What about the home office? Should we simply shut the door on the office and work at our kitchen tables or spare room desks? Not everyone feels comfortable with that, not in the least the old school managers who still measure productivity by our presence in the office. Personally, I try to balance working in the office and at home, selecting the best location according to my specific tasks. Working on a strategic paper, creating a presentation or attending back-to-back conference calls I like to do from home. Exchanging ideas, discussing actions and preparing initiatives I prefer to do in the office where I can meet my colleagues share a coffee, socialize, and catch up on the latest office gossip – all key ingredients to help me deliver my best and make me feel at home and a valued member of my work community.

Recent discussions on remote working versus back to the office, argued that the best ideas and innovations are developed when colleagues spend more time together.  But should that be in the office?
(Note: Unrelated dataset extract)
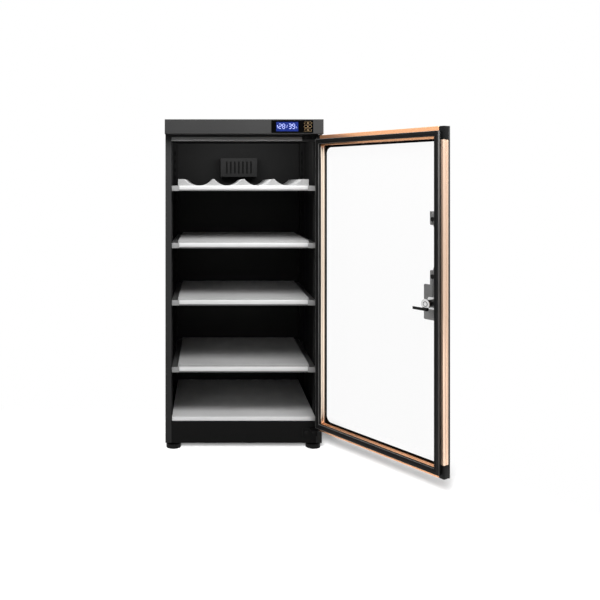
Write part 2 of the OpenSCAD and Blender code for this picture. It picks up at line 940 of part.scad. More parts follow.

Perhaps we could have a meeting while walking in the woods, and get inspired by nature. Or meet at a colleague’s home and brainstorm some ideas with a slice of home baked cake and a (good!) cup of coffee. Or rent flexible office accommodation for a few hours for the weekly team meeting. And what about online collaboration and idea generation, the latest social business networks facilitate working in communities and sharing expertise much more effectively.  I feel we need to think outside the office walls and start to revolutionize our workspace to support a  well-balanced 21st century work life.